A Unified Analytic Framework for Microlensing Caustics: Geode Solutions and Hyper--Catalan Signatures
Gleb Berloff, Natalia G. Berloff
TL;DR
The paper develops a preparation-invariant analytic framework that reduces local microlensing image formation near caustics to a single HC series via a geode variable $m$ satisfying $m=U\varphi(m)$. It provides explicit steps (Weierstrass preparation, cyclotomic products, square-free reduction, Lagrange normalization) and yields HC coefficients, a certified radius $\rho_U$, and a majorant to bound truncation error, enabling stable seeds and Newton polishing to recover exact images within the certified domain. The framework is demonstrated on multiple examples (folds and cusps in artificial and physical multi-lens settings), including a decic cusp with a resonant unit and triple-lens cusps, showing machine-precision reconstruction and continuous continuation across catastrophes. By introducing HC signature and HC spectrum as preparation-invariant moduli, the work provides a degree-agnostic, analytic taxonomy that supports differentiable photometric and astrometric modeling and gradient-based inference, with clear paths toward real-time application in surveys like OGLE and Roman.
Abstract
We give a preparation-invariant analytic description of image formation near microlensing caustics. After a local Weierstrass preparation at any multiple image (order $d\ge2$), the lens mapping reduces to a single geode variable $m$ satisfying $m=U\,\varphi(m)$, where $U$ is a prepared source coordinate and $\varphi$ is an image-side kernel. The coefficients of $m(U)$ obey closed Hyper-Catalan (HC) recurrences, allowing termwise derivatives and truncation control from the characteristic system.
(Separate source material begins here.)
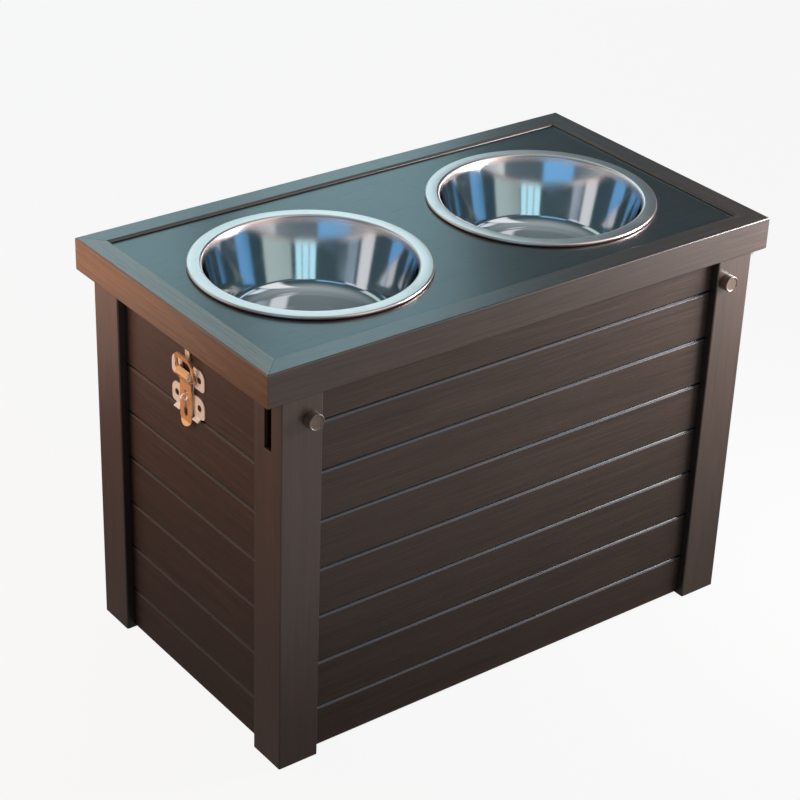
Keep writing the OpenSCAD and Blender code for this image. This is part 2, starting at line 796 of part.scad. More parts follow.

We also use the same form for a short HC predictor-corrector: evaluate the series within its certified radius and apply a brief Newton polish near the boundary. We define an HC signature (first nonzero kernel coefficients) and an HC spectrum (branch points and analyticity radius $ρ_U$), which quantify sparsity, stiffness, and safe evaluation domains. The construction covers folds and cusps of any global degree. On a binary fold and cusp, an artificial decic with a resonant unit, and two triple-lens cusps of a challenging geometry, HC seeds plus a few Newton steps recover the exact images to machine precision within the certified domain and maintain continuity under continuation. The resulting single-series templates (with $(\mathrm{Sig}_R,ρ_U)$ metadata) are ready for photometric and astrometric modeling.